- Jeżeli będę miał możliwość, to postawię prezydenta przed Trybunałem Stanu. Zaakceptował i podpisał nielegalnie przyjęty budżet. Nie będzie świętych krów w polskiej polityce. Ci, którzy łamią prawo, odpowiedzą za to – zapowiedział w radiu ZET lider PO Grzegorz Schetyna.

Reklama

Dodał, że jego ugrupowanie nie poległo w sporze w Sejmie. - Nie mam poczucia, że bitwę wygrał Kaczyński. Ona była długa i wyczerpująca, ale na pewno my, jako Platforma, nie przegraliśmy jej – powiedział polityk. Jego zdaniem z prezesem PiS "mogą rozmawiać tylko silni". Spotkanie Schetyna-Kaczyński? - Było na nartach w Austrii, w goglach – odpowiadał lider PO.
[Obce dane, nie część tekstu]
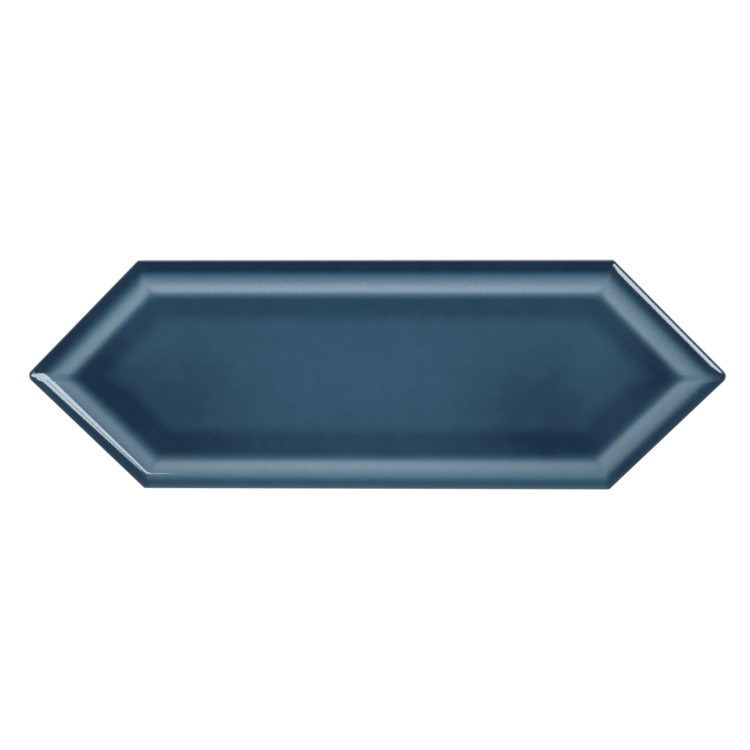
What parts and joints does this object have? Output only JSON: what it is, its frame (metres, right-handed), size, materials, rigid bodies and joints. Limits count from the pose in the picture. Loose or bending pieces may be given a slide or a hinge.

Schetyna stwierdził, że jego partia jest skazana na współpracę z Nowoczesną. - Rozmawiamy z Petru, ale nie jestem zwolennikiem, żeby zbyt wcześnie być przekonanym, że opozycja już jest zjednoczona. Petru nie ma powodu, żeby czuć się poniżony. Prowadził polityczną grę, ale będziemy współpracować dalej, bo jesteśmy na to skazani – uważa Schetyna.